Working on the phone at a debt collection law firm is to be the first contact people have when they find themselves in an extremely difficult legal situation involving money. I’ve spoken to people in healthy financial situations who have no issue giving up $15,000 in their checking account to resolve an outstanding bill. I’ve listened to men and women break down emotionally after losing their last $500, suddenly without warning. I’ve listened to people tell strangers that they want to commit suicide rather than continue on in their miserable financial situation. I’ve listened to others gloat to me that they’ve prepared themselves for this situation and my firm will have no legal recourse against them.

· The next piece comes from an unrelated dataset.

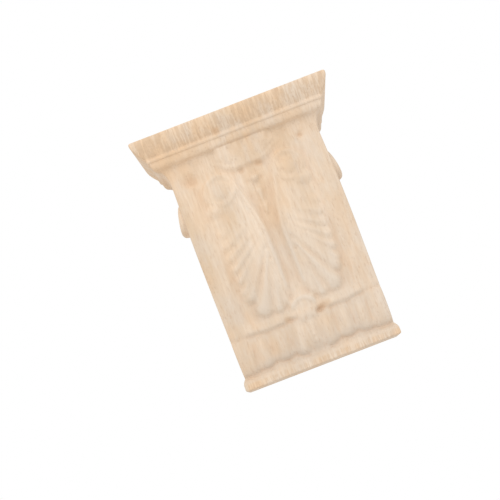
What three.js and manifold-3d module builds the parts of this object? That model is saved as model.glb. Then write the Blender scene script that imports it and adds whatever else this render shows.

All of the phone calls, all of the angry letters, all of the nasty words and feelings — all of it gets boiled down to a number. At the end of every call, every day, every month. How much did you get? How do you quantify grief, suffering, annoyance, and trouble? Quite simply actually.

Working at this firm was the first thing I did when I graduated college. I was 23, and I didn’t know much of anything. I just turned 31, and I definitely know a lot about myself, about what I’m capable of doing to others, and what I’m capable of enduring.

I don’t regret taking the job, but I do regret the way that I dealt with things there for a long time. When people I cared about came to me explaining the daily sexual harassment they suffered, I couldn’t offer them anything. I don’t know what I would offer them now, but I wish I could have done something. Emotional abuse was hurled constantly — I wish I hadn’t adapted. I wish I had done something that was good, rather than something that was legal.

There are a lot of people still working at that firm. They have bills to pay and so they keep showing up. Long ago they adapted to the situation around them. Some of them became a part of the system that hurls damage at strangers. Few of them ever think about it.

For a long time I told myself that who I was when I was at work was not the person I really was. At the end, I’m left with the idea that the ends never last, and the means are what you live with.